The manager's view (element 4)
- Separate the user experience from the manager/buyer experience.
- Managers care about team performance visibility, not individual task flows.
- Show: analytics, team activity dashboards, configuration controls, and AI-surfaced insights.
- This is where the data collected in no-hands mode becomes decisions for leadership.
- Distinguishing user benefits from manager benefits sharpens both parts of the demo.
Business ROI (element 5)
- The demo has a captive audience — use it to reinforce the business case.
- Buyers make decisions for three reasons: make more money, save money, or reduce risk.
- Weave ROI into the product narrative: "When your team does this, here's what happens to pipeline / cost / compliance."
- Don't save ROI for a separate slide — ground it in the product itself.

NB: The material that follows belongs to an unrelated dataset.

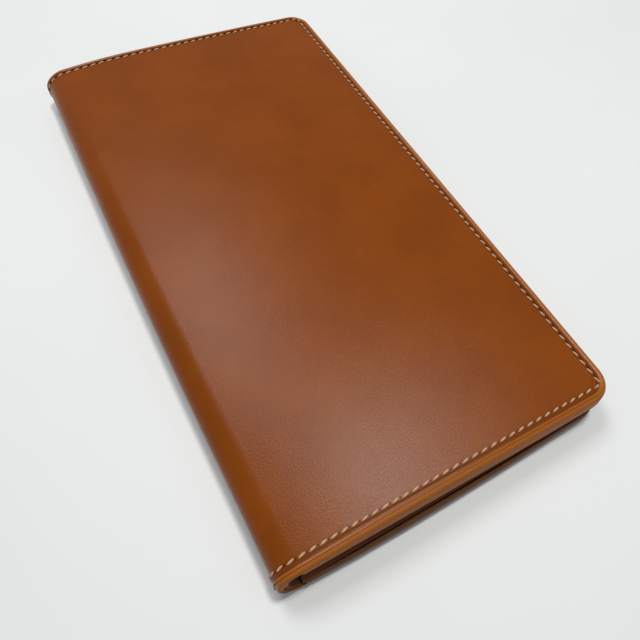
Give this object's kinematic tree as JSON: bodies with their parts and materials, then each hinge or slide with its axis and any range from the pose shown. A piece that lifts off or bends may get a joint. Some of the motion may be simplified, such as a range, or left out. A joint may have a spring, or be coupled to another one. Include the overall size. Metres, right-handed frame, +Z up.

Risks of the status quo (element 6)
- Explicitly name what happens if they don't buy.
- While the product is still on screen, contrast the two futures: the transformation vs. the status quo.
- This is one of the highest-leverage moves in the demo — it frames the decision, not just the product.
- Example: "Without a tool like this, your reps won't have this data, and your manager won't see this."
Close with the transformation (element 7)
- End by naming the broader shift the product enables — not a feature, a change in how work gets done.
- Anchor with social proof: similar customers who committed to this transformation and the results they saw.
- The arc: core loop → automated work → management insight → business ROI → cost of inaction → transformation.
- When delivered well, prospects say "I need this" — not "interesting, let me think about it."
Why this structure also improves product
- Thinking in transformations rather than features clarifies the product roadmap.
- Founders who do this go-to-market work consistently report that it changed how they prioritised product decisions.
- The strategic narrative and the product demo reinforce each other — they are the same story told in two modes.